---- RECORDS
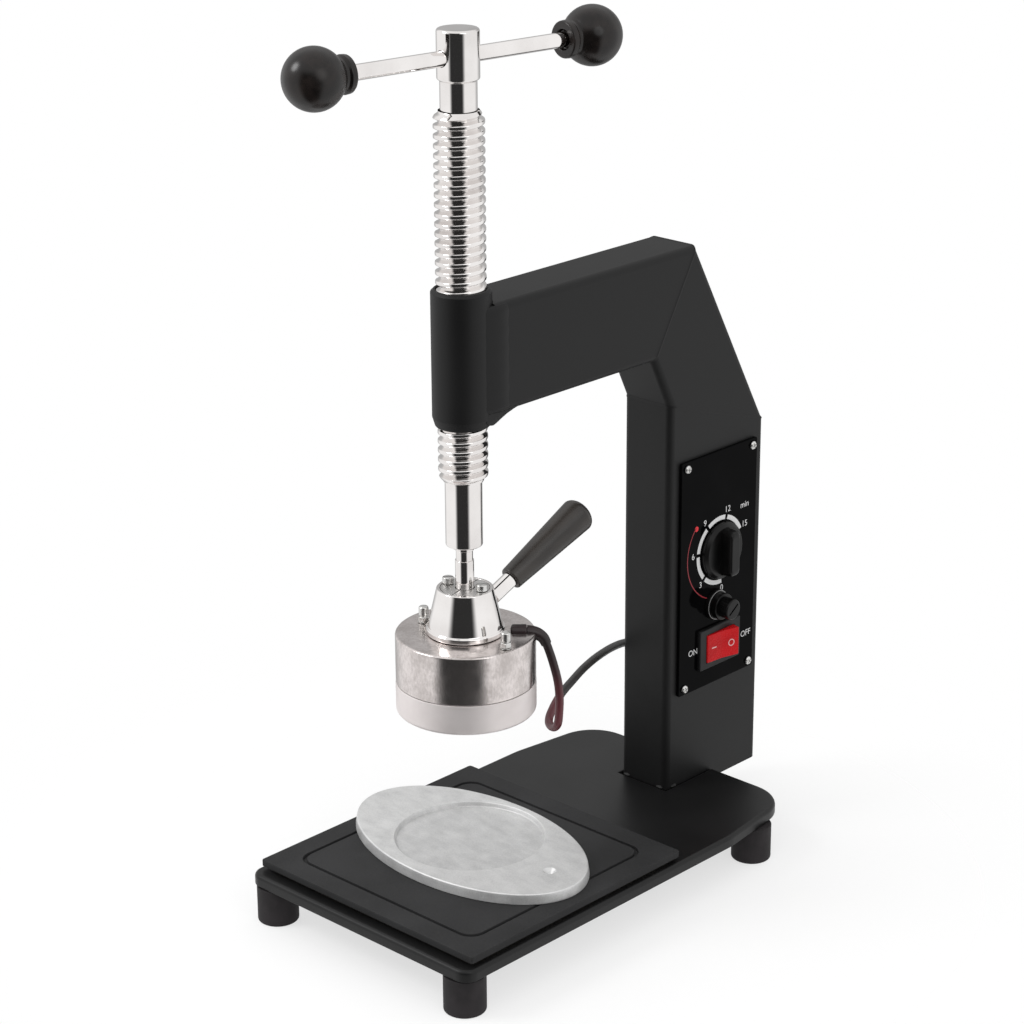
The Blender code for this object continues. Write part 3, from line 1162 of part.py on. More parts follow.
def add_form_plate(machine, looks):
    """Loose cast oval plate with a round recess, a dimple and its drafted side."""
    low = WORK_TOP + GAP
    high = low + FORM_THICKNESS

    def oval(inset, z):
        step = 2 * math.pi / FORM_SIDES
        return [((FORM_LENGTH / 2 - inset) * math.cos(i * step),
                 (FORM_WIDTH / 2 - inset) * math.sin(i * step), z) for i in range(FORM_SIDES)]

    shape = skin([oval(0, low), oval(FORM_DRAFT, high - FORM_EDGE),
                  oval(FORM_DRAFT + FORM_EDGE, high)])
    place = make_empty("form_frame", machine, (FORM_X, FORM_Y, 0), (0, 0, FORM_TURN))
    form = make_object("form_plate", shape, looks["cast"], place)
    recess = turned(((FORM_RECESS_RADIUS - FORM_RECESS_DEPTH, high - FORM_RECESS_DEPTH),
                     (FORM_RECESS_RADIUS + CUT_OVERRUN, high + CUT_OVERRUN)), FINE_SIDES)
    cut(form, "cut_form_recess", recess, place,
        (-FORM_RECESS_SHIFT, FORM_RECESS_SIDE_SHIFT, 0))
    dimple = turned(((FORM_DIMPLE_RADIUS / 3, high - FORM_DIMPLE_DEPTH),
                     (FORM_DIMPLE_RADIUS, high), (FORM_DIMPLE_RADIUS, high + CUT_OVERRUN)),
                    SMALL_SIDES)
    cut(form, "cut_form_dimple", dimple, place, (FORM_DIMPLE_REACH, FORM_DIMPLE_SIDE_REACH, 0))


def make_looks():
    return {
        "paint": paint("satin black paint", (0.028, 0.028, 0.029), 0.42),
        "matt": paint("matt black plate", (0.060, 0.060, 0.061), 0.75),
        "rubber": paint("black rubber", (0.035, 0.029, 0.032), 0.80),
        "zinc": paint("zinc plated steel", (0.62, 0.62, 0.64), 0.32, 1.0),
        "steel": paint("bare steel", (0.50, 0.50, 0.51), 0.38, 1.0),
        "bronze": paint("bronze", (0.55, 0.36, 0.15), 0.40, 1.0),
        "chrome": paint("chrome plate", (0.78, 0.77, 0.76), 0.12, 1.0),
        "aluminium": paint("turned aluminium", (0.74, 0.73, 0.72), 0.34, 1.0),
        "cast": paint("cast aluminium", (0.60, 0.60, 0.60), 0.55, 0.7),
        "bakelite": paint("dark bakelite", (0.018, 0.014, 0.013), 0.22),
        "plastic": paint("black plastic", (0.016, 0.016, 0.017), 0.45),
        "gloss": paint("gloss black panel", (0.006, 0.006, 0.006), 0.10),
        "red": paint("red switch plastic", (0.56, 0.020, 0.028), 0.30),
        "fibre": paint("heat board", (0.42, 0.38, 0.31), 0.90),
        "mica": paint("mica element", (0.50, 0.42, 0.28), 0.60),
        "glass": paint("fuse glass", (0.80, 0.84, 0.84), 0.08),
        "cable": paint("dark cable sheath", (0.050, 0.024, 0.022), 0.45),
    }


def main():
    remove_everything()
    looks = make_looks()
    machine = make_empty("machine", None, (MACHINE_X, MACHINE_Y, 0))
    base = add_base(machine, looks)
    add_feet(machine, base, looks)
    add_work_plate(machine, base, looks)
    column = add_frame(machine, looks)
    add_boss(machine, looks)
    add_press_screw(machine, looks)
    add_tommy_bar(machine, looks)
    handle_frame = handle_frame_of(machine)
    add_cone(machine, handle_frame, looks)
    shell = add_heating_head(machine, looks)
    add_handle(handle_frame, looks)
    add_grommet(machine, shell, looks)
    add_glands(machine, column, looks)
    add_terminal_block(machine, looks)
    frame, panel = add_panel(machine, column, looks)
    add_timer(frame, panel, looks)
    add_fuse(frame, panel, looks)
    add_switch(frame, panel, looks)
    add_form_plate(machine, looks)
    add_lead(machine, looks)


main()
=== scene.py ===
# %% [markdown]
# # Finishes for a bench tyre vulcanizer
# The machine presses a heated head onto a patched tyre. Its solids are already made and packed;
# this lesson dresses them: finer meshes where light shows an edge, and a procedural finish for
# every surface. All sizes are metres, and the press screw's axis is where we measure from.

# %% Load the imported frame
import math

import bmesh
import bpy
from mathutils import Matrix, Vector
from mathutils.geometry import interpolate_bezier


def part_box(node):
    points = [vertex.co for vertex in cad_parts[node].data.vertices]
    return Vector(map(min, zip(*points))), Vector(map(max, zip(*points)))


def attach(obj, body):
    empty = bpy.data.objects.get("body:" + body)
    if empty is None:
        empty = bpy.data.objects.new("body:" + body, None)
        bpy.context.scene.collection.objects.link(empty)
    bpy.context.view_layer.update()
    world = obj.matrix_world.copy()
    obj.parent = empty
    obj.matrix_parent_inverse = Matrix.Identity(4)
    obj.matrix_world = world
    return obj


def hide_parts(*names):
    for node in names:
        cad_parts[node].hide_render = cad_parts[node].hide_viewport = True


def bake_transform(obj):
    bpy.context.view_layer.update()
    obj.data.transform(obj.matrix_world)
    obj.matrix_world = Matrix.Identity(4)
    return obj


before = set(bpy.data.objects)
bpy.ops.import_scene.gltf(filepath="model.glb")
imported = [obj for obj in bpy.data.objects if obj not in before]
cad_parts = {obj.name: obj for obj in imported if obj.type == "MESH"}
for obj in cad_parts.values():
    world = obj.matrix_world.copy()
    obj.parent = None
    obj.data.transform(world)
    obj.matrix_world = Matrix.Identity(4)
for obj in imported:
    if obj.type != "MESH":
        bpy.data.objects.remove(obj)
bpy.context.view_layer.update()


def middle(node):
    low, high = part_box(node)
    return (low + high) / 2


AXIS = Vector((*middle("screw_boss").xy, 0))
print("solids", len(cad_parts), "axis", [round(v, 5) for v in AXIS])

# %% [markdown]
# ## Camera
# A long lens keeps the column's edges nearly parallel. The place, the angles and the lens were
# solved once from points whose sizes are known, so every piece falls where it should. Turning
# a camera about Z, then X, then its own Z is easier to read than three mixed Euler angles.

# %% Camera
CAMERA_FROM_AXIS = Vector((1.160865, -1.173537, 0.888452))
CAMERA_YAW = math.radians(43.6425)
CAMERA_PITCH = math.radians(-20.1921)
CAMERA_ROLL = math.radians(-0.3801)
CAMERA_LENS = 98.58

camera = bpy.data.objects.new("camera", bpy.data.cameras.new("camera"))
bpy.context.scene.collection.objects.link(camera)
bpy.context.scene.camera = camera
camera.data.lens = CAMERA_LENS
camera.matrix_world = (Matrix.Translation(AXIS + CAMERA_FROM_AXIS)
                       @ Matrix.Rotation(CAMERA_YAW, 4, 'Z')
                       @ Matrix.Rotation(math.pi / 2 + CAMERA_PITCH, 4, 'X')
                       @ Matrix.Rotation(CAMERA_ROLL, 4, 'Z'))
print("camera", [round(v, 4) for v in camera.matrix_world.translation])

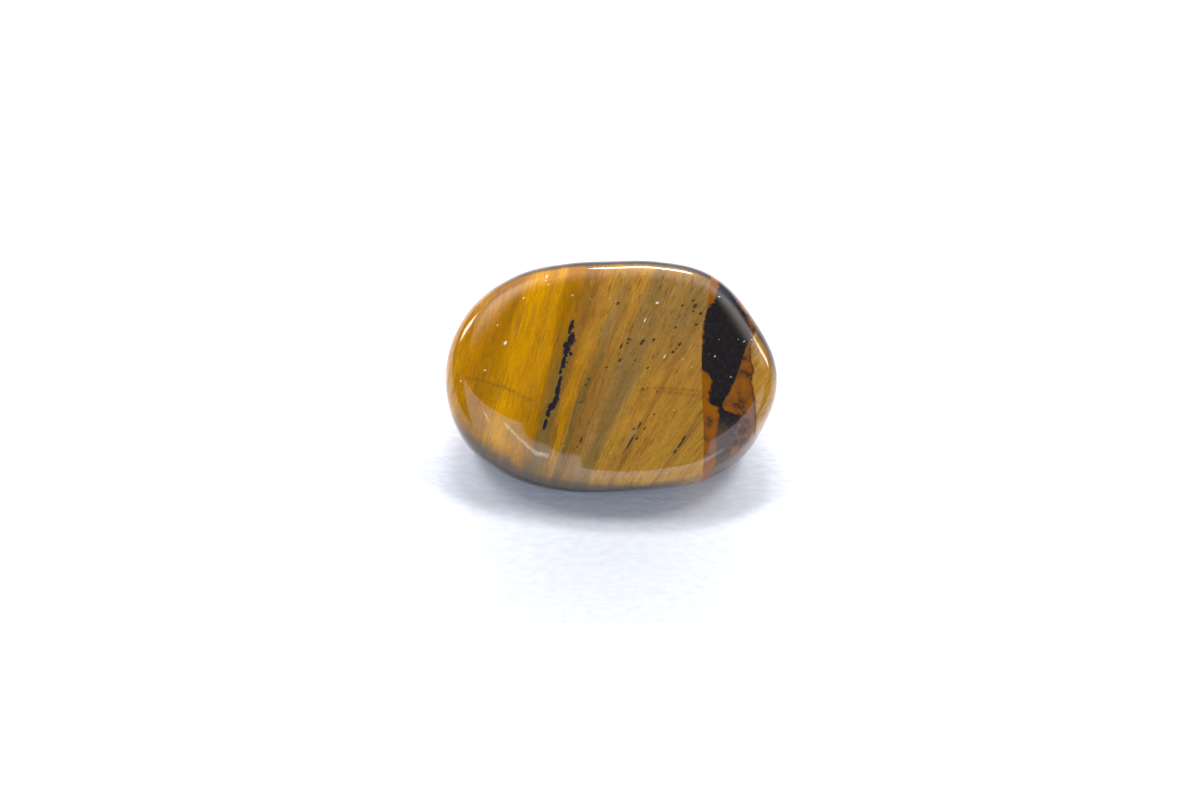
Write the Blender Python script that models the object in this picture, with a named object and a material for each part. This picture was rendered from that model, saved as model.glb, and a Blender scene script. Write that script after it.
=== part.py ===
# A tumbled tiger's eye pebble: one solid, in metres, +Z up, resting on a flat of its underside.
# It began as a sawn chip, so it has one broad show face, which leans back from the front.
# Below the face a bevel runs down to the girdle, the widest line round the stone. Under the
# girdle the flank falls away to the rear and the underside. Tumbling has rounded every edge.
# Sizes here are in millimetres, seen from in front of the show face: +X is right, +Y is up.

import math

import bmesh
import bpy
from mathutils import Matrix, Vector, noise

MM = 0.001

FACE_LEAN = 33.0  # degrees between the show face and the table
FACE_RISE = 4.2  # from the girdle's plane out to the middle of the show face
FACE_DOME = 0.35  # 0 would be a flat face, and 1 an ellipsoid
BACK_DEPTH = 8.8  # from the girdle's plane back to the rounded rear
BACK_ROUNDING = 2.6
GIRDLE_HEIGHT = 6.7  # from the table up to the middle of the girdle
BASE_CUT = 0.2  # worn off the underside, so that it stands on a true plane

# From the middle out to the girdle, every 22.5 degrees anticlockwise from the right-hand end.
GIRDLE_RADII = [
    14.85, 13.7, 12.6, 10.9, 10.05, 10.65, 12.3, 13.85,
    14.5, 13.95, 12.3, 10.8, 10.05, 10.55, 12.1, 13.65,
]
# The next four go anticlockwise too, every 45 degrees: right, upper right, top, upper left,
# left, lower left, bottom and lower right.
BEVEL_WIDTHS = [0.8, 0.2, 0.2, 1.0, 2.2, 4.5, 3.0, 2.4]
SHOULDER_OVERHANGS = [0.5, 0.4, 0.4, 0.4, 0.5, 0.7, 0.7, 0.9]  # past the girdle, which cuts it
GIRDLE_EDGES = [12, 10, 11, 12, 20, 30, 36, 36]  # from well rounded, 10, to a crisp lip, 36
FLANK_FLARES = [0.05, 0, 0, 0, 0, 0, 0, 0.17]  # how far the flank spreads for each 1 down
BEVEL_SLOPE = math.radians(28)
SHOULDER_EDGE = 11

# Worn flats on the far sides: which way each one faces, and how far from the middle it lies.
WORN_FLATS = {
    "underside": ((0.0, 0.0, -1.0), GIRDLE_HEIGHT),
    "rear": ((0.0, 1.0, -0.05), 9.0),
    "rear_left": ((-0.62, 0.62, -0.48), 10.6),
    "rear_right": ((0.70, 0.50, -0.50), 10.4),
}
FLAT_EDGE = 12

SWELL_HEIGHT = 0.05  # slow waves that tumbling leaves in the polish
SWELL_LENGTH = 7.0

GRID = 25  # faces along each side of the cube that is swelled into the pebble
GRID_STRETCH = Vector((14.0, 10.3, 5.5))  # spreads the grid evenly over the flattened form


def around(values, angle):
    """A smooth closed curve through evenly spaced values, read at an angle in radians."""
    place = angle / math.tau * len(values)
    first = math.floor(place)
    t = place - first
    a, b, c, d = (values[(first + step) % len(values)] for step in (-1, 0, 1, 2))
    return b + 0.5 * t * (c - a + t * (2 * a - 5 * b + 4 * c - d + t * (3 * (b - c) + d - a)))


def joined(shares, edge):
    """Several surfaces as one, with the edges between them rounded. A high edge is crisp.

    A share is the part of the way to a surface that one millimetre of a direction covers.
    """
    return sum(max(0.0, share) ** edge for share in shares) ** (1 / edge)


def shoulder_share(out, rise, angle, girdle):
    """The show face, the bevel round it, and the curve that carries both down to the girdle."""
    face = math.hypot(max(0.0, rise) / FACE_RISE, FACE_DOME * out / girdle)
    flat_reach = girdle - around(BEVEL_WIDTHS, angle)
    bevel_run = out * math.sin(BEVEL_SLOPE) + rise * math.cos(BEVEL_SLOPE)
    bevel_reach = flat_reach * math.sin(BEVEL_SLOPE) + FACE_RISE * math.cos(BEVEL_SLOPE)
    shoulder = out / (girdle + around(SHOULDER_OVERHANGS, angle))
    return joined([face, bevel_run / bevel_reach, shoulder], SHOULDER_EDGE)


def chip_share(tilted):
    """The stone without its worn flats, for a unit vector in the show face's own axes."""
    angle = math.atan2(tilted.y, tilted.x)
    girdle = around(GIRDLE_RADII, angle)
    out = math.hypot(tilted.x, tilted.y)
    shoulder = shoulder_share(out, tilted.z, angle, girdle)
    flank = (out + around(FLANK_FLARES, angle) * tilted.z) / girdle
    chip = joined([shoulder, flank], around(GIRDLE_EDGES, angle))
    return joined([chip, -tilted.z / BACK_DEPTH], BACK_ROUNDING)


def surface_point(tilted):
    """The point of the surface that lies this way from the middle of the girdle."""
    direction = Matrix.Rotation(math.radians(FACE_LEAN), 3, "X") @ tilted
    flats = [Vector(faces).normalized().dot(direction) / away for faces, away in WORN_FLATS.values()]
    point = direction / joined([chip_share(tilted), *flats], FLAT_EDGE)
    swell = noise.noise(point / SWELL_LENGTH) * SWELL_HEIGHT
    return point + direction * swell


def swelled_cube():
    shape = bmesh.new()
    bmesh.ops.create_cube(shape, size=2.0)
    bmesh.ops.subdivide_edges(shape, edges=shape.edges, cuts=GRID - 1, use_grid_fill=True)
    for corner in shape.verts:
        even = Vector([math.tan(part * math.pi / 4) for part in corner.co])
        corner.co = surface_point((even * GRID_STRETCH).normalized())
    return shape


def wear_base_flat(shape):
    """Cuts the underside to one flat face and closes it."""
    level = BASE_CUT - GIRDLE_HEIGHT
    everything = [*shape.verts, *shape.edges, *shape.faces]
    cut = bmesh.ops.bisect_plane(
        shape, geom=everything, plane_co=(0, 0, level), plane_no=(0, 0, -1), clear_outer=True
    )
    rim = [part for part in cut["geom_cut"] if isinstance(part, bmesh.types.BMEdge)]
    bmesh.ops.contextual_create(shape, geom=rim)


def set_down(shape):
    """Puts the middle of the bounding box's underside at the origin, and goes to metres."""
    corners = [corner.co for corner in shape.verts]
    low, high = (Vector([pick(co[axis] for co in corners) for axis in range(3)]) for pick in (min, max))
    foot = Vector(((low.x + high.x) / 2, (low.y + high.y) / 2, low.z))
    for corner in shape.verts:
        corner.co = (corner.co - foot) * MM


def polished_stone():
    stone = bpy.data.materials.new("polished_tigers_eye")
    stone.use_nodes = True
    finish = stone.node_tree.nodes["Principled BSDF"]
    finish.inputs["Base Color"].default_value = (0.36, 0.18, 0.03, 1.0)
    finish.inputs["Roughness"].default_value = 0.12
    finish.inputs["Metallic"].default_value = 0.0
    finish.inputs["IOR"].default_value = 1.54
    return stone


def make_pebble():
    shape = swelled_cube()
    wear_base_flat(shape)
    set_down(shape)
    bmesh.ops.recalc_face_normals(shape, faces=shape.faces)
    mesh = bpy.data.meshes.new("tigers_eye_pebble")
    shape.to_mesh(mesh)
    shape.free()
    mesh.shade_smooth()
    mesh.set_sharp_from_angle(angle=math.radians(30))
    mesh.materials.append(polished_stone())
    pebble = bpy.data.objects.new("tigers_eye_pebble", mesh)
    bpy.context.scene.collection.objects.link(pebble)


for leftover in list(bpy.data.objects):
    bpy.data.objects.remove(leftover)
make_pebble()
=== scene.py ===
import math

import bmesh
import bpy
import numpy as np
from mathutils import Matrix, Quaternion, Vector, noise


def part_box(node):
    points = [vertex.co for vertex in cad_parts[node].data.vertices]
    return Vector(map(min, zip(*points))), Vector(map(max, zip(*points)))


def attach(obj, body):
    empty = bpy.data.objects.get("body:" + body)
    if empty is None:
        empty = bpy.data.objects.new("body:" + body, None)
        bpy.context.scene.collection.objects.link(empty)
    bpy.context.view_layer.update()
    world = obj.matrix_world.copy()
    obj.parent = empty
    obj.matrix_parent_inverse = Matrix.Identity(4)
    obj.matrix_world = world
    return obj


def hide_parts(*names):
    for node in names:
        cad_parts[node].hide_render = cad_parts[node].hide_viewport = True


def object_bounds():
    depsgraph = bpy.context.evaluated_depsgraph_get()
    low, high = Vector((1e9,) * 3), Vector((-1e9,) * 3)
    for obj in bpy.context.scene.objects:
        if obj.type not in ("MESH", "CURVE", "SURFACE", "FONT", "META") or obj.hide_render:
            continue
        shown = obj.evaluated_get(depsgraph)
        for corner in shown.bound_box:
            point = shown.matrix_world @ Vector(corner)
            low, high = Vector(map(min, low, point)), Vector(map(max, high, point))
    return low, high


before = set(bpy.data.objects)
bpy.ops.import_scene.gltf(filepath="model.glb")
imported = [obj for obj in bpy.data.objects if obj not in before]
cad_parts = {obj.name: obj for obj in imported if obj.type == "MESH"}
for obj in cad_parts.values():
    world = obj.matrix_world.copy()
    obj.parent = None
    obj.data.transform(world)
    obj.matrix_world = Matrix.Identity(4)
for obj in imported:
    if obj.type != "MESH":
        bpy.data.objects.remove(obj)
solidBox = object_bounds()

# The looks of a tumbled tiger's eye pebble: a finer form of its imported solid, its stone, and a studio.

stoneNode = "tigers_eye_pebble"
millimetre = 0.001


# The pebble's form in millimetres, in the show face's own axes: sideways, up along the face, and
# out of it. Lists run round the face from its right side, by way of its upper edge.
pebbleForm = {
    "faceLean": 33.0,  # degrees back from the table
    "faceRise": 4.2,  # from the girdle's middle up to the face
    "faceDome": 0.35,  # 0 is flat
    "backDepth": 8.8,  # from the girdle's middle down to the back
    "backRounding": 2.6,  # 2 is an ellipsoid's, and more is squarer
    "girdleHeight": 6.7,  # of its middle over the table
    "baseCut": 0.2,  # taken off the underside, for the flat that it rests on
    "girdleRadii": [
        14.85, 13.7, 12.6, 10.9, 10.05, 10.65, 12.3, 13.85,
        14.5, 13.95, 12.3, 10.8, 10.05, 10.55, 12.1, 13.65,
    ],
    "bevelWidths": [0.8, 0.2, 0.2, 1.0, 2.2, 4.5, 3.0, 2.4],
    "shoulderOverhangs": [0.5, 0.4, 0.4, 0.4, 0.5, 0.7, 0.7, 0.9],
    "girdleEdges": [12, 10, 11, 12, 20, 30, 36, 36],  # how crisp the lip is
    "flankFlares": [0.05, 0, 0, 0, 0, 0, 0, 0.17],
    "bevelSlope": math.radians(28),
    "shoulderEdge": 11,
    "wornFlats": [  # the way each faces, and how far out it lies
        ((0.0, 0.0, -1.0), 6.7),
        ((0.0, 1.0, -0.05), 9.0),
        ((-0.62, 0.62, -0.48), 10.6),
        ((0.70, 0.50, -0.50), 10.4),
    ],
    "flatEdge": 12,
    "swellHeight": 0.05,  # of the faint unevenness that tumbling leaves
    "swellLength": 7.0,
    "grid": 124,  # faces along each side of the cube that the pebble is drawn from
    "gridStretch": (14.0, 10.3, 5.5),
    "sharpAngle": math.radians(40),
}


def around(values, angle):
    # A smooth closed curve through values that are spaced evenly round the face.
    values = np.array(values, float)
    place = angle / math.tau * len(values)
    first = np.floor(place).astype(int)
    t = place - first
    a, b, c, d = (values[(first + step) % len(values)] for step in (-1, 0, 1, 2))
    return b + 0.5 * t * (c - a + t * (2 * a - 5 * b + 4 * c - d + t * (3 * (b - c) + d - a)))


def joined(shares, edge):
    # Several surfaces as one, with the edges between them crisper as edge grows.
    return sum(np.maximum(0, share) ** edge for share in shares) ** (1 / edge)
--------
PROBLEM TO SOLVE — Copy every line in the records above that contains the word "depsgraph".

SOLVED PROBLEM —
    depsgraph = bpy.context.evaluated_depsgraph_get()
        shown = obj.evaluated_get(depsgraph)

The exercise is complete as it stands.